Essentially, the voice recognition (or at least authorities are IDing) of the co-pilot saying ''good night'' wasn't routine as he didn't add the ID code that he should have said, it was too informal.
Such information is vital to investigations and was obviously known BEFORE it was released to media. This was known that it WASN'T ROUTINE yet some reports are downplaying as ''routine''.
Stephen Buzdygan, a former British Airways pilot who piloted Boeing 777s....
Hamid, a 27-year-old flying enthusiast, gave routine accounts of the plane’s location, ascent and altitude. Though he took a slightly casual approach and at times departed from formal wording, nothing in his banter gives any sign that the plane was about to fly off course and disappear.
"The communication up until the plane went to the changeover [to Vietnam] sounds totally normal,” Mr Buzdygan said. “That kind of banter – I’ve done it hundreds of times. It is perfectly normal.”
This other woman mentioned in the article about FLYHT, her name is Mary Schiavo. She used to be Inspector General of the U.S. Department of Transportation. Appointed by George H.W. Bush!
Arbitrageur--->Some pilots have said yes it's not "by the book" but it's not that unusual either.

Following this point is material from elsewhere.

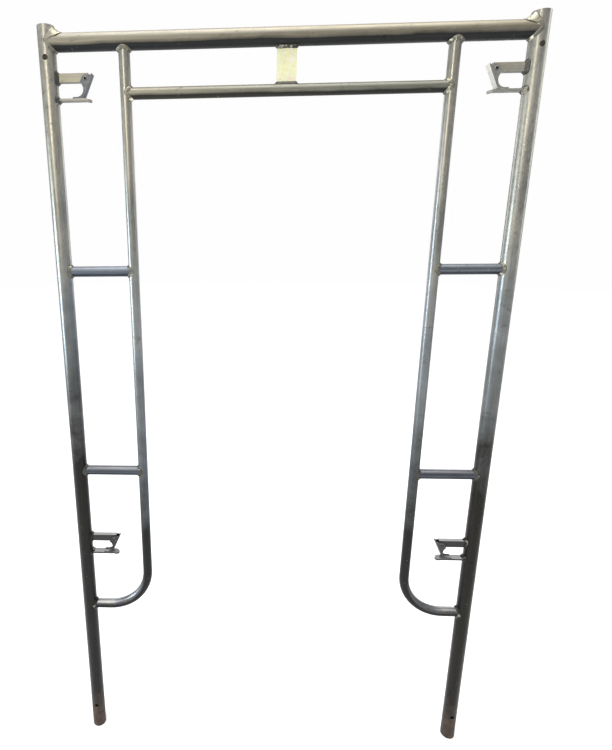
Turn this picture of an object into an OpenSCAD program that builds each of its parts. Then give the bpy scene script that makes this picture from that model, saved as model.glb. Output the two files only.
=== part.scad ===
// Walk-through scaffold frame: two hollow legs, a portal of lighter tube between them,
// and four gravity latches that hold the cross braces on.
// The frame stands in the XZ plane with its front towards -Y. The origin is midway
// between the legs, at the height of their lower ends.

/* [Frame] */
// Height of the legs
frame_h = 1930; // [1800:10:2010]
// Distance between the axes of the legs
frame_w = 1067; // [950:1:1300]
// Outer diameter of the legs and the header
leg_od = 38.1; // [34:0.1:43]
// Wall thickness of the legs and the header
leg_wall = 2.4; // [2:0.1:3.2]
// How far the legs rise above the top of the header
leg_rise = 14; // [8:1:30]
// Distance from the header's axis down to the lower header's axis
header_drop = 106.5; // [90:0.5:140]

/* [Ladder sides] */
// Outer diameter of the uprights, rungs and lower header
brace_od = 25.4; // [22:0.1:28]
// Wall thickness of the uprights, rungs and lower header
brace_wall = 2; // [1.5:0.1:3]
// Distance from a leg's axis to the axis of the upright beside it
side_bay = 173; // [160:1:230]
// Height of the upper rungs
upper_rung_z = 1393; // [1300:1:1450]
// Height of the lower rungs
lower_rung_z = 859; // [800:1:950]
// Height at which the bent foot of an upright meets its leg
curve_z = 434; // [380:1:500]
// Radius of that bend, on the tube's axis
bend_r = 112; // [90:1:140]

/* [Header plate] */
// Width of the plate between the two headers
plate_w = 43; // [30:1:60]
// Thickness of the plate
plate_t = 5; // [3:0.5:8]

/* [Pin holes] */
// Diameter of the coupling pin holes through the legs
pin_hole_d = 12; // [10:0.1:13]
// Distance from a leg's top end down to its upper pin hole
pin_from_top = 66; // [40:1:80]
// Height of the lower pin hole
pin_from_foot = 78; // [40:1:90]

/* [Brace locks] */
// Height of the upper lock arms
top_lock_z = 1824.5; // [1790:0.5:1830]
// Height of the arms of the lower locks
bottom_lock_z = 654; // [600:1:700]
// Height of a lock arm's flat face
arm_h = 19; // [16:0.5:22]
// Thickness of a lock arm, front to back
arm_t = 12; // [8:0.5:14]
// Distance from a leg's axis to the latch rivet
rivet_reach = 84; // [75:0.5:90]
// Distance from a lock arm's centre line down to the stud's mid-plane
stud_drop = 45.5; // [44:0.5:50]
// Width of a brace stud, front to back
stud_w = 19; // [16:0.5:22]
// Thickness of a brace stud
stud_t = 5; // [4:0.5:6]
// Distance from a leg's axis to the tip of its brace studs
stud_reach = 95; // [90:0.5:105]
// How far a stud's tip is bent down, in degrees
tip_bend = 12; // [0:1:15]

/* [Latches] */
// Thickness of the latch's sheet
sheet_t = 2.6; // [2:0.1:3]
// Lean of a resting latch from upright, in degrees, with its foot towards the leg
latch_lean = 25; // [20:1:26]
// Distance from the rivet's axis to the inner face of the latch's web
web_gap = 8.6; // [8.4:0.1:9.5]
// Height of the thumb tab above the rivet, along the web
tab_up = 15; // [12:0.5:18]
// Diameter of the rivet
rivet_d = 8; // [6:0.1:9]

/* [Hidden] */
$fn = 64;
header_z = frame_h - leg_rise - leg_od / 2;
lower_header_z = header_z - header_drop;
upright_x = frame_w / 2 - side_bay;
// A coped tube stops this far short of the tube that it is welded to
weld_gap = 0.25;
// Radial clearances of the rivet: in its arm, and under the latch that turns on it
rivet_fit = 0.03;
latch_fit = 0.08;
// The rivet is a little below the centre line of its arm
rivet_z = -2;
// The arm's end is round under the rivet, so the latch can swing below it
arm_nose_r = arm_h / 2 + rivet_z;
arm_past_rivet = 6;
// Clear space between the latch's cheeks and the sides of the arm
cheek_gap = 0.4;
latch_w = arm_t + 2 * cheek_gap + 2 * sheet_t;
// The resting foot is this far above the stud
foot_gap = 0.3;
stud_top = -stud_drop + stud_t / 2;
// The round cut in the cheeks between the rivet and the foot, and how far its centre is
// from the rivet towards the leg
waist_r = 16;
waist_in = 21.9;
// The foot ends towards the leg in a thin toe of this height
toe_h = 2.6;
toe_in = -12;
latch_low = -60;
rivet_bore_d = rivet_d * 0.62;
rivet_head_r = rivet_d * 0.68;
rivet_head_t = 1.4;

LEFT = -1;
RIGHT = 1;

// Tubes

// A solid or hollow bar of round section along +X, from x1 to x2 at height z
module along_x(d, x1, x2, z) {
    translate([x1, 0, z]) rotate([0, 90, 0]) cylinder(d = d, h = x2 - x1);
}

// The space that a vertical tube takes, with the weld gap round it
module vertical_space(od, x) {
    translate([x, 0, -1]) cylinder(d = od + 2 * weld_gap, h = frame_h + 2);
}

// A horizontal tube coped at both ends against the vertical tubes at x1 and x2
module rail(od, wall, x1, od1, x2, od2, z) {
    difference() {
        along_x(od, x1, x2, z);
        along_x(od - 2 * wall, x1 - 1, x2 + 1, z);
        vertical_space(od1, x1);
        vertical_space(od2, x2);
    }
}

module leg(side) {
    color("slategray") translate([side * frame_w / 2, 0, 0]) difference() {
        cylinder(d = leg_od, h = frame_h);
        translate([0, 0, -1]) cylinder(d = leg_od - 2 * leg_wall, h = frame_h + 2);
        for (z = [pin_from_foot, frame_h - pin_from_top])
            translate([0, 0, z]) rotate([90, 0, 0])
                cylinder(d = pin_hole_d, h = leg_od + 2, center = true);
    }
}

module header() {
    color("darkgray")
        rail(leg_od, leg_wall, -frame_w / 2, leg_od, frame_w / 2, leg_od, header_z);
}

module lower_header() {
    color("darkgray")
        rail(brace_od, brace_wall, -upright_x, brace_od, upright_x, brace_od,
            lower_header_z);
}

module header_plate() {
    low = lower_header_z + brace_od / 2;
    high = header_z - leg_od / 2;
    color("beige") translate([-plate_w / 2, -plate_t / 2, low])
        cube([plate_w, plate_t, high - low]);
}

// An upright's straight run, quarter bend and foot, as one solid bar of diameter d
module upright_bar(d) {
    bend_z = curve_z + bend_r;
    foot_x = upright_x + bend_r;
    translate([upright_x, 0, bend_z]) cylinder(d = d, h = header_z - bend_z);
    translate([foot_x, 0, bend_z]) rotate([90, 0, 0]) rotate([0, 0, 180])
        rotate_extrude(angle = 90) translate([bend_r, 0]) circle(d = d);
    along_x(d, foot_x, frame_w / 2, curve_z);
}

module right_upright() {
    color("dimgray") difference() {
        upright_bar(brace_od);
        upright_bar(brace_od - 2 * brace_wall);
        along_x(leg_od + 2 * weld_gap, 0, frame_w / 2, header_z);
        vertical_space(leg_od, frame_w / 2);
    }
}

module left_upright() {
    mirror([1, 0, 0]) right_upright();
}

module left_rung(z) {
    color("dimgray")
        rail(brace_od, brace_wall, -frame_w / 2, leg_od, -upright_x, brace_od, z);
}

module right_rung(z) {
    mirror([1, 0, 0]) left_rung(z);
}

// Brace locks. Each is drawn for the left leg: x is the distance from the leg's axis
// towards the middle of the frame, and z is measured from the arm's centre line.

module at_lock(side, z) {
    translate([side * frame_w / 2, 0, z])
        if (side == RIGHT) mirror([1, 0, 0]) children();
        else children();
}

// Extrudes a shape drawn in x and z to thickness t, centred front to back
module upright_sheet(t) {
    rotate([90, 0, 0]) linear_extrude(t, center = true) children();
}

module cross_hole(d) {
    translate([rivet_reach, 0, rivet_z]) rotate([90, 0, 0])
        cylinder(d = d, h = 3 * arm_t, center = true);
}

module leg_space() {
    translate([0, 0, -arm_h * 5]) cylinder(d = leg_od + 2 * weld_gap, h = arm_h * 10);
}

module lock_arm(side, z) {
    color("darkgray") at_lock(side, z) difference() {
        upright_sheet(arm_t) {
            translate([0, -arm_h / 2]) square([rivet_reach, arm_h]);
            translate([0, rivet_z])
                square([rivet_reach + arm_past_rivet, arm_h / 2 - rivet_z]);
            translate([rivet_reach, rivet_z]) circle(r = arm_nose_r);
        }
        leg_space();
        cross_hole(rivet_d + 2 * rivet_fit);
    }
}

// A flat stud with a round tip, bent down a little near the tip
module brace_stud(side, z) {
    tip_r = stud_w / 2;
    bend_x = stud_reach - tip_r - 4;
    tip_run = stud_reach - bend_x;
    tip_drop = tip_run * tan(tip_bend);
    color("silver") at_lock(side, z - stud_drop) difference() {
        intersection() {
            upright_sheet(2 * stud_w) translate([0, -stud_t / 2])
                polygon([[0, 0], [bend_x, 0], [stud_reach, -tip_drop],
                    [stud_reach, stud_t - tip_drop], [bend_x, stud_t], [0, stud_t]]);
            linear_extrude(4 * stud_t, center = true) {
                translate([0, -stud_w / 2]) square([stud_reach - tip_r, stud_w]);
                translate([stud_reach - tip_r, 0]) circle(r = tip_r);
            }
        }
        leg_space();
    }
}

// Side outline of the latch, in the latch's own axes: x out from the rivet towards
// the web, and y up along the web
module latch_outline() {
    web_out = web_gap + sheet_t;
    circle(r = arm_nose_r);
    polygon([[-arm_nose_r, 0], [-1, arm_nose_r], [web_gap, tab_up - 3],
        [web_out, tab_up - 3], [web_out, latch_low], [toe_in, latch_low]]);
}

// The web alone, with the thumb tab that stands above the cheeks
module web_outline() {
    translate([web_gap, latch_low]) square([sheet_t, tab_up - latch_low]);
}

// Everything above the toe and the foot's round edge, drawn in the resting position
module waist_cut(foot_z) {
    waist_x = rivet_reach - waist_in;
    translate([waist_x, 0, foot_z + toe_h + waist_r]) rotate([90, 0, 0])
        cylinder(r = waist_r, h = 3 * latch_w, center = true);
    translate([0, -latch_w, foot_z + toe_h]) cube([waist_x, 2 * latch_w, waist_r * 1.2]);
}

module latch(side, z) {
    foot_z = stud_top + foot_gap;
    color("lightsteelblue") at_lock(side, z) difference() {
        translate([rivet_reach, 0, rivet_z]) rotate([0, latch_lean, 0]) {
            upright_sheet(latch_w) web_outline();
            for (y = [-1, 1])
                translate([0, y * (latch_w - sheet_t) / 2, 0])
                    upright_sheet(sheet_t) latch_outline();
        }
        translate([0, -latch_w, foot_z - 100]) cube([200, 2 * latch_w, 100]);
        waist_cut(foot_z);
        cross_hole(rivet_d + 2 * latch_fit);
    }
}

// A hollow rivet with a rounded head outside each cheek
module rivet(side, z) {
    head_y = latch_w / 2 + 0.15;
    color("gainsboro") at_lock(side, z) translate([rivet_reach, 0, rivet_z])
        rotate([90, 0, 0]) difference() {
            union() {
                cylinder(d = rivet_d, h = 2 * head_y, center = true);
                for (end = [0, 1]) mirror([0, 0, end]) translate([0, 0, head_y])
                    rotate_extrude() intersection() {
                        square([rivet_head_r, rivet_head_t]);
                        translate([0, rivet_head_t - rivet_head_r * 1.6])
                            circle(r = rivet_head_r * 1.6);
                    }
            }
            cylinder(d = rivet_bore_d, h = 4 * latch_w, center = true);
        }
}

leg(LEFT);  // left_leg
leg(RIGHT);  // right_leg
header();
lower_header();
header_plate();
left_upright();
right_upright();
left_rung(upper_rung_z);  // left_upper_rung
left_rung(lower_rung_z);  // left_lower_rung
right_rung(upper_rung_z);  // right_upper_rung
right_rung(lower_rung_z);  // right_lower_rung
lock_arm(LEFT, top_lock_z);  // top_left_lock_arm
brace_stud(LEFT, top_lock_z);  // top_left_brace_stud
latch(LEFT, top_lock_z);  // top_left_latch
rivet(LEFT, top_lock_z);  // top_left_rivet
lock_arm(RIGHT, top_lock_z);  // top_right_lock_arm
brace_stud(RIGHT, top_lock_z);  // top_right_brace_stud
latch(RIGHT, top_lock_z);  // top_right_latch
rivet(RIGHT, top_lock_z);  // top_right_rivet
lock_arm(LEFT, bottom_lock_z);  // bottom_left_lock_arm
brace_stud(LEFT, bottom_lock_z);  // bottom_left_brace_stud
latch(LEFT, bottom_lock_z);  // bottom_left_latch
rivet(LEFT, bottom_lock_z);  // bottom_left_rivet
lock_arm(RIGHT, bottom_lock_z);  // bottom_right_lock_arm
brace_stud(RIGHT, bottom_lock_z);  // bottom_right_brace_stud
latch(RIGHT, bottom_lock_z);  // bottom_right_latch
rivet(RIGHT, bottom_lock_z);  // bottom_right_rivet
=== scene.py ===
"""Looks of the walk-through scaffold frame: zinc surfaces, weld beads, light and camera.

Everything is in metres in the row frame: +Z up, front towards -Y, and the origin
midway between the legs at the height of their lower ends.
"""
import math

import bpy
import bmesh
from mathutils import Matrix, Vector, noise


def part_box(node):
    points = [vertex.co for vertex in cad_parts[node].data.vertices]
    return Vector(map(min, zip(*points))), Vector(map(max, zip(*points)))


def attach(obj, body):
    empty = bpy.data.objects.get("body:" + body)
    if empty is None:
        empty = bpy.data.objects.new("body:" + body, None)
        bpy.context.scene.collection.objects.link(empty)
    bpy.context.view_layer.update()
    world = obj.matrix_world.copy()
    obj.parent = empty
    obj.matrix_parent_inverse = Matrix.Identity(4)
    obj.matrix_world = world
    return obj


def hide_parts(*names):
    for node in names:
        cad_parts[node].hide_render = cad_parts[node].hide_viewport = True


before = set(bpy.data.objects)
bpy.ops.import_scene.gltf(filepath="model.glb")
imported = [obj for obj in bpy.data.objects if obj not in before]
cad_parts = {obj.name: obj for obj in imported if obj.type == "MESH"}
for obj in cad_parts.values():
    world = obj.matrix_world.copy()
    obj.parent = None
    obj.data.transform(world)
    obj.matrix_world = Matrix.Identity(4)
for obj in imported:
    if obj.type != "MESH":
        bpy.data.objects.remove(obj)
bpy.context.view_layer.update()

MM = 0.001
FRAME_BODY = "frame"
UP = Vector((0, 0, 1))
X_AXIS = Vector((1, 0, 0))
SIDES = {"left": -1, "right": 1}
LOCKS = ["top_left", "top_right", "bottom_left", "bottom_right"]


# ---------------------------------------------------------------- places from the frame

def centre(node):
    low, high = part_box(node)
    return (low + high) / 2


def size(node):
    low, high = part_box(node)
    return high - low


LEG_R = size("left_leg").x / 2
LEG_X = centre("right_leg").x
HEADER_Z = centre("header").z
BRACE_R = size("lower_header").z / 2
LOWER_HEADER_Z = centre("lower_header").z
UPRIGHT_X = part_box("right_upright")[0].x + BRACE_R
FOOT_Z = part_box("right_upright")[0].z + BRACE_R


# ---------------------------------------------------------------- materials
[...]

B.F. Goodrich by then exited the tire business entirely, in line with its plan to build its chemicals and aerospace businesses through reinvestment and acquisitions. In 1997 it acquired Rohr, a maker of jet aircraft engine nacelles (the aerodynamic structures that surround aircraft engines), expanding its presence in integrated aircraft components industry. In 1999 it acquired Charlotte, North Carolina-based Coltec Industries for $2.2 billion in stock and assumed debt, making the former tire maker the No. 1 supplier of landing gear and other aircraft parts. Headquarters were moved to Charlotte following this merger. In 2001 the Company divested its specialty chemicals business to focus on aerospace and industrial products and, to signify the completion of its transformation, it was renamed Goodrich Corporation and adopted a new logo.